Europe's biggest online-only fashion retailer recorded its strongest customer growth in eight years, to reach 41.8 million active customers.

The return rate was helped by the influx of new customers, who typically return less, customers shopping for essentials like kidswear and cosmetics rather than party dresses, and reduced mobility, said finance chief David Schroeder.

"We expect a return to 'new normal' in the second half," Schroeder told journalists, noting that Zalando was still forecasting annual growth of up to 25% for 2022 to 2025.

UK rival ASOS last month reported a 25% jump in first-half sales, but was cautious on the short-term outlook due to concerns about the economic prospects of its young customers.

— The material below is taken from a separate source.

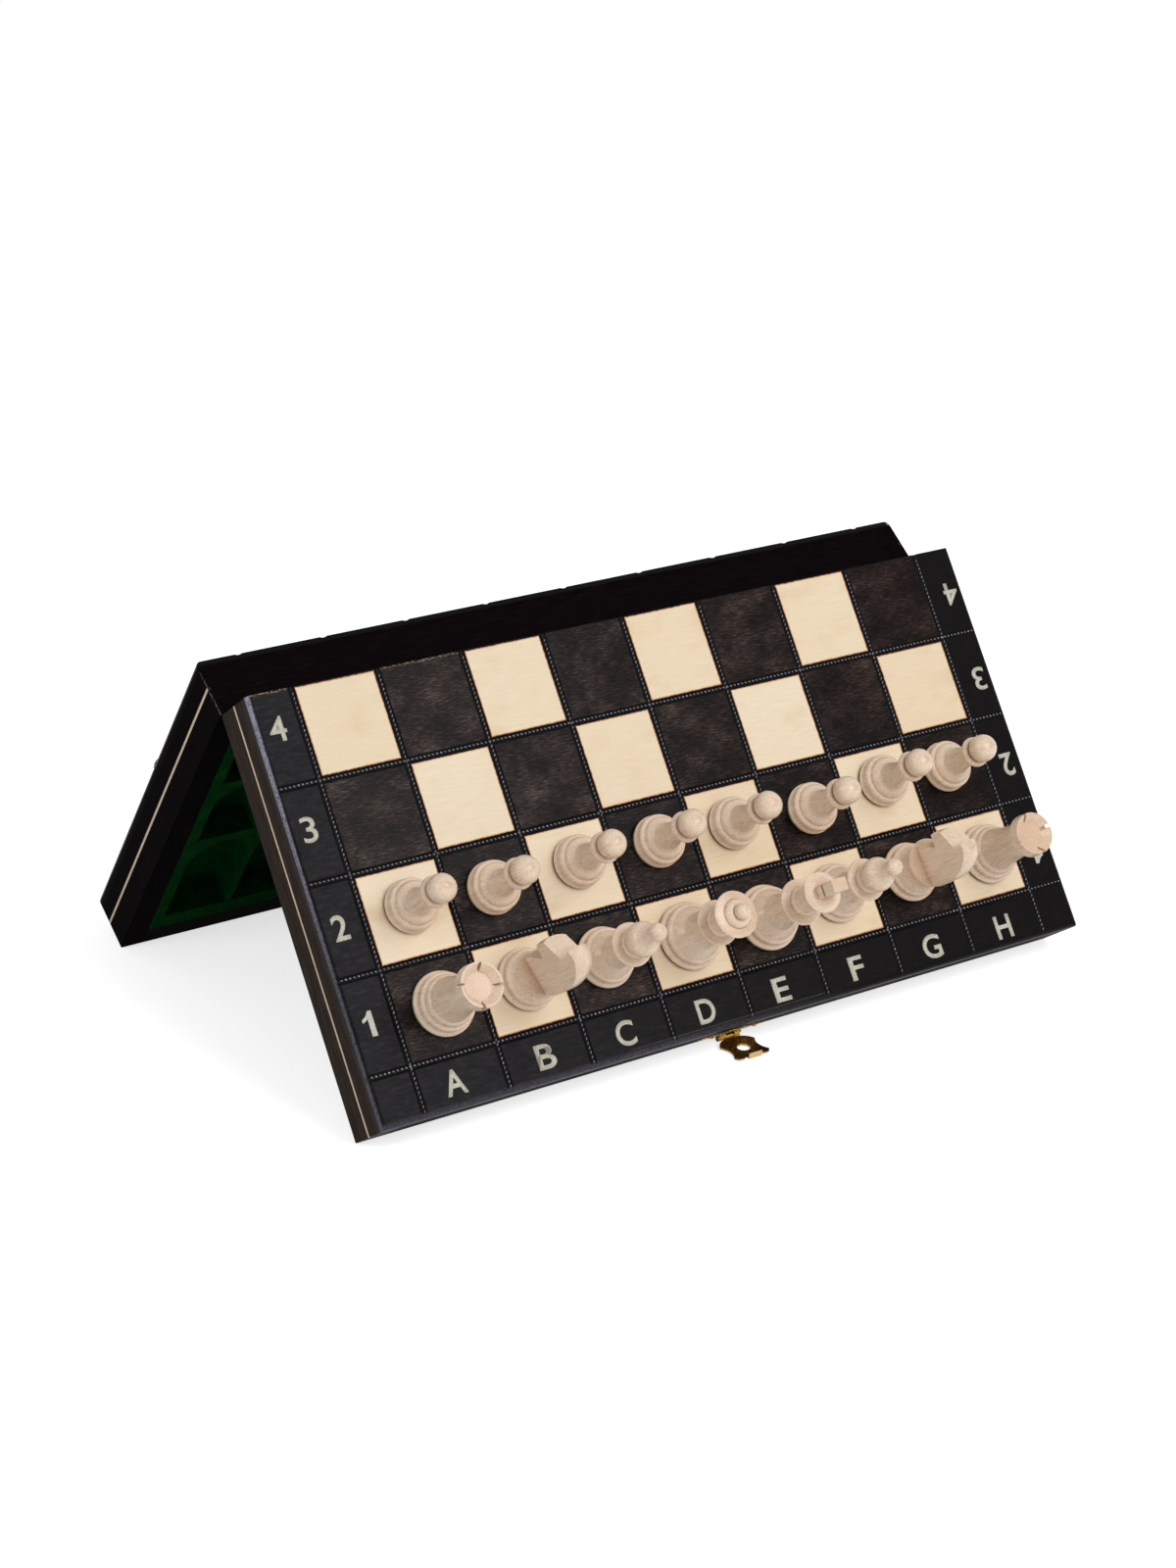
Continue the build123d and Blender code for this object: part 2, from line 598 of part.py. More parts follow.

To help it reach its ambition to capture more than 10% of the European fashion market, Zalando said two new warehouses in Rotterdam and Madrid would go live this year and it would start building three more in France, Germany and Poland.

The addition of the new warehouses will allow it to reach a gross merchandise volume (GMV) - sales on its site made by the company or its partners - of €18 billion, Schroeder said, up from the €10.7 billion it recorded in 2020.

Zalando also said late that it now expects revenue to grow 26-31% in 2021, up from a previous forecast for 24-29%, and it expects operating profit of €400-475m, up from a previous €350-425m.

It also launched a share buy-back programme of up to €200m, starting on May 7.